Philosophy: Mind, Soul, Consciousness, Body - Part 3
So what is the soul actually?
Mysticism has had a very interesting answer for millennia. All souls are parts or mirror images of a single indivisible, all-embracing (world) soul that has always been and always will be. This definition of a world soul is not directly identical to the idea of "Anima Mundi" or "Psyche Tou Panthos", even though both the Latin and the Greek term literally mean nothing other than the World Soul. With the idea of "Anima Mundi" the notion is related that the universe, i.e. the macrocosm, is a structured, living, and animated organism – analogous to man who is the microcosm. I will come back to this later.Science and philosophy have always struggled with the concept of the soul. Let's start – almost obligatory – with the ancient Greeks. In fact, notions of an immortal and perhaps over-individual soul that "enters" the body at birth to leave it at the onset of death are almost as old as humanity.
Aristotle believed that it was impossible to obtain secure knowledge of the soul. For him, there seemed to be no separation between soul and body. He taught that the soul is that portion of the human being by means of which he feels, perceives the world, moves in it, understands it. And the body is undoubtedly involved in feeling and perceiving: feelings trigger physical reactions. Our five senses are "body-bound": no seeing without eyes, no hearing without ears, no sense of touch without skin, no smelling without nose, no tasting without tongue (that's of course without consideration of physiological details).

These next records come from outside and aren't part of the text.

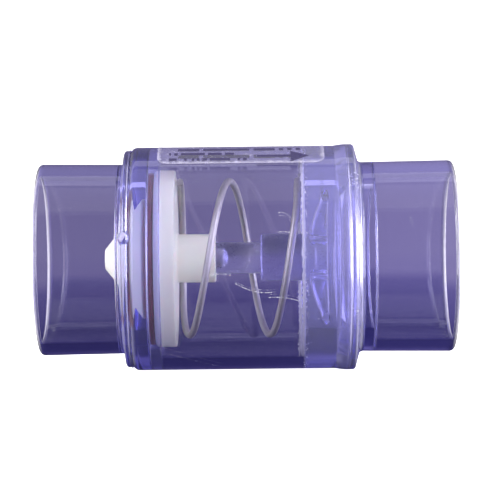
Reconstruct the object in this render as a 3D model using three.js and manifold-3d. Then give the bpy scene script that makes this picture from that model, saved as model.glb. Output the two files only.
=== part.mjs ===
// In-line spring check valve in clear PVC with solvent-weld socket ends for 2 inch (DN50) pipe.
// Millimetres. The valve's axis is X and water flows towards +X. The origin is the middle of the axis, +Z is up.
// Outlines are lists of [x, radius] that are turned about the X axis.

import * as THREE from 'three';
import { mergeVertices } from 'three/addons/utils/BufferGeometryUtils.js';
import Module from 'manifold-3d';

const wasm = await Module();
wasm.setup();

// ---------------------------------------------------------------- driving dimensions

const GAP = 0.3; // between two pieces that are glued, clamped or resting on each other
const ROUND_SEGMENTS = 36; // facets round the body and everything concentric with it
const SMALL_SEGMENTS = 20; // facets round the rod
const BEND_STEPS = 3; // facets in a rounded corner

const HALF_LENGTH = 74.6;
const SOCKET = {
  depth: 29.4,
  mouthBore: 30.32,
  rootBore: 30.08,
  mouthRadius: 34.5,
  rootRadius: 34.15,
  lipRound: 1.2,
  leadIn: 0.6,
};
const STOP_X = HALF_LENGTH - SOCKET.depth;
const PORT = { radius: 26, edge: 0.5 };

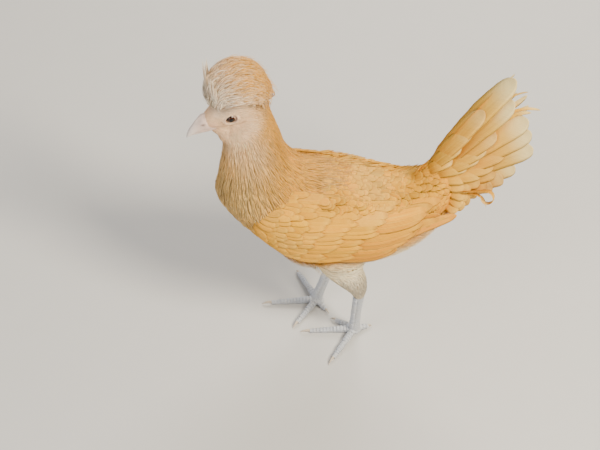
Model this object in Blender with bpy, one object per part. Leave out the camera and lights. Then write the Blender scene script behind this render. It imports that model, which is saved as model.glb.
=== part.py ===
"""A life-size Polish crested hen, standing still with her tail up, as a museum model.

The hen faces -X, her left side faces -Y and she stands on the plane z = 0.
Sizes are in millimetres, turned to metres by MM where a mesh is made.
"""

import math
import random

import bmesh
import bpy
import numpy as np
from mathutils import Matrix, Vector

MM = 0.001
GAP = 0.3            # air between two nodes that meet
FLOOR = 0.0          # level of the soles
SEED = 7

# The trunk in upright slices from breast to tail root:
# x, height of the centre, reach up, reach down, half width
TORSO = [
    (-157, 217, 6, 6, 6),
    (-151, 215, 21, 18, 19),
    (-132, 207, 44, 32, 36),
    (-104, 195, 57, 47, 49),
    (-62, 183, 64, 70, 57),
    (-20, 179, 61, 68, 56),
    (16, 176, 56, 61, 52),
    (46, 180, 48, 53, 44),
    (70, 191, 45, 48, 36),
    (90, 207, 40, 38, 28),
    (104, 223, 24, 22, 16),
]
# The neck in tilted slices: nape point x, z, throat point x, z, half width
NECK = [
    (-99, 344, -148, 300, 19),
    (-92, 322, -149, 283, 23),
    (-84, 296, -151, 262, 28),
    (-78, 274, -154, 243, 36),
    (-66, 254, -156, 222, 45),
    (-48, 236, -150, 198, 52),
    (-30, 215, -130, 180, 50),
]
# The head turns about its middle, towards the viewer and down
HEAD_PLACE = (-131, 0, 331)
HEAD_YAW = 12
HEAD_PITCH = 22
# The head in slices from face to nape, in its own frame, beak towards -x
HEAD = [
    (-37, 1, 7, 8, 7.5),
    (-33, 1, 10.5, 11, 10),
    (-20, 2, 16, 15, 15),
    (-5, 3, 19.5, 18, 18.5),
    (9, 2, 20, 20, 20),
    (22, -3, 17, 18, 16.5),
    (31, -8, 6, 8, 7),
]
MOUTH = [(-30, -4.6), (-46, -3.6), (-56, -4.6), (-64, -8.4)]
UPPER_BEAK = [
    (-29, 14.5, 9.4),
    (-37, 14.8, 8.4),
    (-45, 11.4, 6.6),
    (-53, 7.2, 4.8),
    (-60, 3.6, 2.9),
    (-63.6, 1.0, 1.2),
]
LOWER_BEAK = [(-29, 6.6, 8.2), (-40, 6.0, 7.0), (-50, 4.0, 5.0), (-57, 2.0, 3.0), (-60.5, 0.8, 1.4)]
EYE_AT = (-9, 11.8, 3)
EYE_RADIUS = 6.6
LID_RADIUS = 5.6
LID_THICK = 1.5
LOBE_AT = (4, 18.6, -9)
NOSTRIL_AT = (-40, 5.6, 4.2)

# The crest is a dome of arching feathers that start from a whorl above the beak
CREST_AT = (10.5, 0, 26)
CREST_REACH = (35, 30, 31)
CREST_CORE = (25, 20, 21)
CREST_WHORL = 48
CREST_DROOP = (4, 6, 26)    # degrees past the widest line, at front, sides and back
CREST_WISPS = [(-0.30, (-83, -9, 324)), (0.05, (-86, 1, 318)), (0.38, (-82, 11, 327))]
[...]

Understanding involves thinking, and if not Aristotle, at least modern science knows that our brain is our mind; anyway they say so. So one might think that soul and body are identical. But that's not what Aristotle says! Rather, he thought the soul was "that which moves the body" (today we might say "which controls it"), and that cannot be identical to the body. However, he also says that there is no evidence of the existence of a disembodied soul, that the soul is bound to the body. One could interpret Aristotle as holding the soul as the unmoved mover of the body, an indication that there is something non-material that moves objects. But Aristotle must not be understood to mean that the soul is either something that is trapped within our body, that controls it from within, so to speak, or that it is something outside of our body being connected with it by which means soever.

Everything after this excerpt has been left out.